RAW DATA:

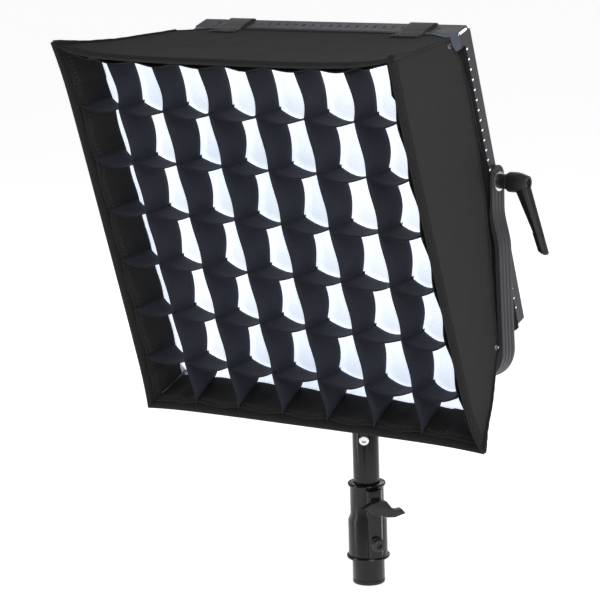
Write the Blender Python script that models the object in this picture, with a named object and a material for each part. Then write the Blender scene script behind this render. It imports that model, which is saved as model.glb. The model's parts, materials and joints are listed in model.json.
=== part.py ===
"""A square fabric softbox with an egg-crate grid, strapped to a slim LED panel light that tilts in a yoke
on the top of a light stand.

Units are metres, +Z is up and the light faces -Y. The origin is the centre of the stand's bottom face.
Everything on the light and the softbox is built level, in the tilting head's own frame: x to the right,
y to the rear and z up from the tilt axis. The empty head_pivot then tips it forward.
"""

from math import cos, pi, radians, sin, sqrt, tau

import bmesh
import bpy
from mathutils import Matrix, Vector

GAP = 0.0003
TINY = 0.00015

# Tilting head: the axis stands above the stand's bottom face, and the head looks down at rest.
PIVOT_HEIGHT = 0.4113
HEAD_TILT = radians(17.7)

# Softbox skin: a four-sided funnel, larger at the front. Its rear corners are cut back from the light.
FRONT_Y = -0.1655
REAR_Y = -0.014
FRONT_HALF_WIDTH = 0.1875
FRONT_TOP = 0.1905
FRONT_BOTTOM = 0.1925
REAR_HALF_WIDTH = 0.1495
REAR_TOP = 0.150
REAR_BOTTOM = 0.150
TOP_CORNER_Y = -0.033
BOTTOM_CORNER_Y = -0.078
FABRIC = 0.0015
HEM_DEPTH = 0.0095
HEM_WIDTH = 0.008

# Egg-crate grid and the diffusing cloth behind it.
CELLS = 7
CELL_WIDTH = 0.0525
CELL_HEIGHT = 0.0536
GRID_FRONT_Y = -0.1635
GRID_BACK_Y = -0.1285
STRIP = 0.0012
SLOT = STRIP + 2 * GAP
DIFFUSER_Y = -0.1255
DIFFUSER = 0.001
CORNER_CHAMFER = 0.013
ROD_RADIUS = 0.0015
ROD_INSET = 0.0042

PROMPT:
Look for the word "behind" and return every line where it occurs.

FINISHED EXERCISE:
Write the Blender Python script that models the object in this picture, with a named object and a material for each part. Then write the Blender scene script behind this render. It imports that model, which is saved as model.glb. The model's parts, materials and joints are listed in model.json.
# Egg-crate grid and the diffusing cloth behind it.